Afetos são emoções, sentimentos e, como
tal, não são previamente controláveis. Alguém
já conseguiu tomar a decisão de amar ou odiar
determinada pessoa? Se isso fosse possível, os
relacionamentos amorosos seriam bem menos árduos, não é? Bastava escolher a dedo a
pessoa certa para amar e pronto. O restante seria uma questão de acertar a convivência.
Mas as pessoas amam ou odeiam sem escolha. Por isso não dá para dizer que o afeto é
fundamental em educação. Uma pessoa pode
muito bem ter afeto por seus filhos ou alunos,
mas não educá-los, por exemplo. Não é por
excesso ou por falta de amor que muitas crianças e jovens crescem desorientados. É, principalmente, por falta de educação. Ou por indiferença, que é a completa ausência de afeto.
Como uma criança percebe que é amada pelos pais? Pela demonstração do afeto: quando
é acarinhada, acariciada, abraçada, beijada.
Quando ouve uma história, uma canção, algumas palavras. Mas isso só deve ser feito quando os pais realmente têm vontade, e não porque é recomendado, já que a criança é sensível
para perceber quando a demonstração de afeto é apenas dramatizada. Afeto não é remédio
que tem dose diária receitada e, muito menos,
causa efeitos colaterais quando expresso em
toda a sua intensidade. A falta ou o excesso de
afeto na relação com o filho só atrapalha quando paralisa os pais em sua função educativa.
A educação familiar é recheada de afeto: a
criança aprende com os pais a se comportar, a
se conter, a não fazer certas coisas e a se obrigar a fazer outras justamente por causa do afeto. A afetividade familiar é a mola mestra da
educação em casa. A criança teme perder o
afeto dos pais, por isso se submete à educação
que eles lhe dão.
Os pais não estão sempre usando a sedução,
a chantagem emocional, as carícias como recompensa e os castigos como punição para
ensinar os filhos? Pois é: o que permite isso, o
que dá eficácia a esse tipo de educação é o vínculo afetivo que une a família. É isso que dá à
criança segurança, estabilidade e força para viver e sobreviver.
O afeto dos pais pelos filhos pode, é claro,
potencializar a educação praticada, mas não a
substitui. Amor é uma coisa, educação é outra.
Os pais precisam se dar conta de que é muito
mais importante praticar uma educação efetiva do que uma afetiva. E de que não é preciso
ter receio do amor que eles têm pelos filhos. Só
mesmo quando esse amor é totalmente desvinculado do filho, ou seja, quando é um amor
possessivo e egoísta, que só serve mesmo a
quem o sente.
Já na escola, a história é bem diferente. Lá é
preciso ter um método objetivo para ensinar,
e o afeto não é nada objetivo. O professor precisa, na verdade, superar seus afetos pelos alunos para que possa exercer bem sua tarefa.
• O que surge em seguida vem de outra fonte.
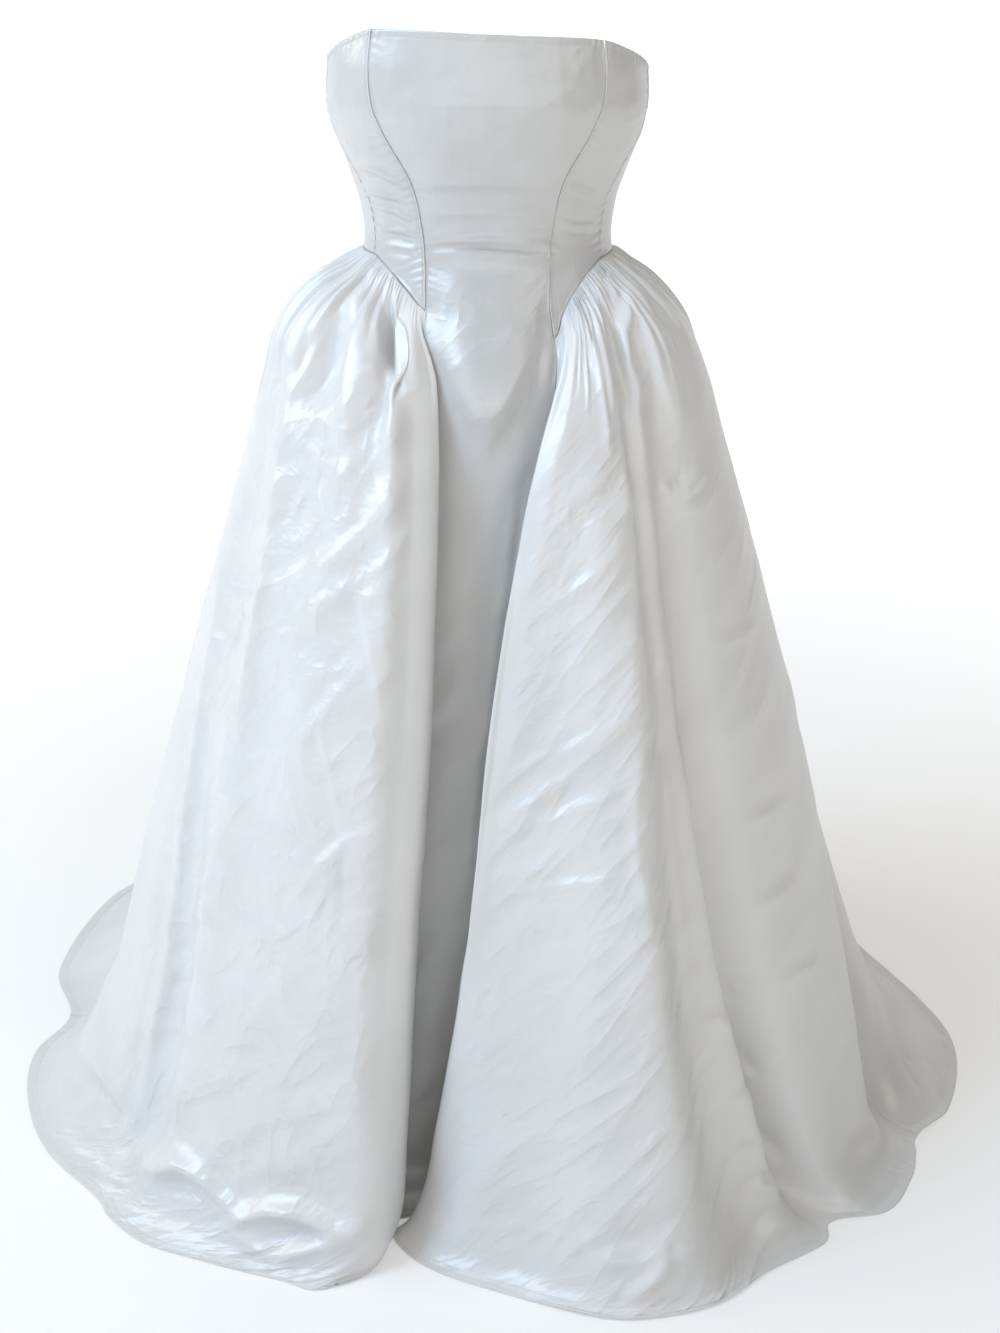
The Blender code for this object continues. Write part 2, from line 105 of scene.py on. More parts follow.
# Folds of the skirt from the front panel to the centre back: the angle of each line and its
# reach, a share of the ring, at each of the fold levels.
foldLevels = (0.0, 0.08, 0.20, 0.40, 0.60, 0.80, 0.90, 1.0)
rightFrontFolds = (
    ("panelSeam", (26.7, 19.9, 21.2, 18.0, 17.6, 19.1, 19.1, 15.0),
     (1, 0.821, 0.676, 0.641, 0.639, 0.608, 0.594, 0.672)),
    ("wall", (29.5, 16.6, 13.3, 12.4, 13.0, 13.3, 13.7, 14.8),
     (1, 0.915, 0.90, 0.90, 0.905, 0.865, 0.82, 0.77)),
    ("lip", (32.5, 20.3, 17.3, 15.7, 15.8, 15.0, 14.3, 14.8),
     (1, 0.98, 0.96, 0.952, 0.953, 0.94, 0.925, 0.88)),
    ("crest", (37, 24, 21, 19, 18.5, 17.5, 17, 18),
     (1, 1.035, 1.0, 0.985, 0.98, 0.97, 0.96, 0.95)),
    ("darkPleat", (45, 30, 28, 27, 27, 26, 26, 24),
     (1, 0.93, 0.985, 0.995, 0.99, 0.98, 0.97, 0.955)),
    ("puff", (50, 39, 34.5, 36, 35, 34, 34, 34),
     (1, 1.035, 1.01, 1.0, 0.99, 0.98, 0.975, 0.967)),
    ("greyPleat", (57, 52, 47, 45, 43, 42, 42, 42),
     (1, 0.955, 0.97, 0.985, 0.985, 0.985, 0.985, 0.985)),
    ("outerRidge", (62, 61, 57, 54, 51, 49, 49, 49),
     (1, 1.01, 1.01, 1.0, 0.995, 0.99, 0.98, 0.97)),
    ("sideValley", (68, 70, 67, 65, 59, 56, 55, 53.5),
     (1, 0.985, 0.985, 0.965, 0.94, 0.92, 0.925, 0.95)),
    ("sideRidge", (75, 79, 76, 74, 69, 66, 66, 67),
     (1, 1.01, 1.0, 1.0, 0.99, 0.975, 0.97, 0.965)),
    ("sideFold", (82, 88, 88, 86, 84, 82, 82, 83),
     (1, 1.0, 1.0, 1.0, 1.0, 0.99, 0.985, 0.98)),
    ("sideEnd", (89, 97, 98, 96, 95, 94, 94, 93),
     (1, 1.0, 1.0, 1.0, 1.0, 1.0, 0.995, 0.99)),
    ("sideSeam", (97, 107, 108, 107, 104, 102, 101, 99.5),
     (1, 0.99, 0.985, 0.975, 0.965, 0.96, 0.955, 0.955)),
)
rightBackFolds = (
    ("hipRidge", (108, 117, 118, 117, 114, 111, 109, 107),
     (1, 1.01, 1.01, 1.01, 1.02, 1.035, 1.045, 1.05)),
    ("hipFold", (119, 126, 128, 128, 126, 124, 124, 122),
     (1, 1.0, 1.0, 1.01, 1.02, 1.04, 1.07, 1.095)),
    ("backValley", (130, 137, 139, 140, 139, 138, 138, 138),
     (1, 0.99, 0.97, 0.955, 0.95, 0.96, 0.99, 1.0)),
    ("trainRidge", (143, 149, 150, 152, 152, 151, 151, 151),
     (1, 1.01, 1.01, 1.03, 1.04, 1.04, 1.05, 1.05)),
    ("trainValley", (157, 161, 163, 164, 164, 164, 164, 164),
     (1, 0.99, 0.97, 0.95, 0.94, 0.95, 0.97, 0.98)),
    ("centreBack", (180, 180, 180, 180, 180, 180, 180, 180),
     (1, 1.0, 1.01, 1.02, 1.03, 1.03, 1.03, 1.02)),
)
leftFrontFolds = (
    ("panelSeam", (26.7, 22.2, 26.0, 23.3, 19.8, 15.2, 12.3, 5.3),
     (1, 0.834, 0.675, 0.626, 0.585, 0.526, 0.501, 0.543)),
    ("wall", (29.0, 19.6, 16.5, 11.5, 7.5, 2.0, -1.0, -6.8),
     (1, 0.92, 0.80, 0.76, 0.73, 0.62, 0.58, 0.632)),
    ("lip", (31.5, 18.5, 8.0, 0.0, -3.5, -8.5, -11.0, -13.9),
     (1, 1.0, 0.95, 0.92, 0.87, 0.80, 0.75, 0.747)),
    ("lipFront", (34, 21.5, 11.5, 3.5, 0.0, -4.0, -6.0, -9.2),
     (1, 1.02, 0.96, 0.915, 0.87, 0.845, 0.83, 0.82)),
    ("lobeCrest", (37, 25.5, 19.3, 12.6, 9.1, 5.4, 4.3, 3.1),
     (1, 1.03, 0.985, 0.945, 0.922, 0.912, 0.91, 0.935)),
    ("lobeFront", (40, 29.5, 25.8, 20.6, 17.5, 15.6, 14.7, 13.9),
     (1, 1.035, 1.03, 1.03, 1.035, 1.04, 1.045, 1.045)),
    ("lobeEdge", (43.5, 34.4, 32.2, 27.1, 24.4, 24.3, 24.0, 23.6),
     (1, 1.035, 1.035, 1.055, 1.07, 1.08, 1.08, 1.045)),
    ("lobeValley", (47.5, 39, 36, 33, 31, 32, 33, 32),
     (1, 0.975, 0.965, 0.97, 0.965, 0.965, 0.97, 0.99)),
    ("secondRidge", (51, 43.5, 40, 37, 37.5, 40.0, 41, 40.5),
     (1, 0.99, 0.975, 0.97, 0.965, 0.965, 0.965, 0.975)),
    ("deepValley", (55, 49.5, 45, 42, 41.5, 43.5, 44.5, 44.5),
     (1, 0.955, 0.93, 0.90, 0.87, 0.85, 0.87, 0.93)),
    ("smoothStart", (58, 57, 54, 51, 50.5, 50, 50.5, 51),
     (1, 1.0, 0.975, 0.96, 0.955, 0.955, 0.965, 0.985)),
    ("smoothMiddle", (66, 67, 66, 65, 64, 61, 60, 60),
     (1, 1.01, 1.0, 0.995, 0.985, 0.97, 0.965, 0.965)),
    ("smoothEnd", (76, 79, 79, 79, 77, 72, 68, 66),
     (1, 1.01, 1.0, 1.0, 0.99, 0.975, 0.96, 0.94)),
    ("sideSeam", (88, 92, 92, 92, 90, 84, 77, 71),
     (1, 0.985, 0.97, 0.95, 0.93, 0.90, 0.90, 0.925)),
)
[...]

Não se pode obrigar um professor a ter afeto
por todos os seus alunos, não é? Do mesmo
modo, não se pode impedi-lo de nutrir afeto
por alguns deles. Mas é possível dar um caráter positivo ao afeto na escola. Paulo Freire,
em um texto sobre as qualidades indispensáveis ao educador, referiu-se à amorosidade no
processo de ensinar. Isso, sim, é fundamental.
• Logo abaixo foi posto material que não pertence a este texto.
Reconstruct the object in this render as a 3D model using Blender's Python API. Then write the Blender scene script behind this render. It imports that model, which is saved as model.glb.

O professor precisa ser apaixonado pela tarefa
que executa para poder dar conta -e bem-
de seu papel social.
O afeto na escola não é fundamental para o
aprendizado -não só dos conteúdos, mas
principalmente o aprendizado da convivência
em sociedade. O suporte teórico da proposta
educacional da escola é que é fundamental. E,
claro, o empenho do professor em executá-lo
com coerência. Afeto nenhum substitui isso.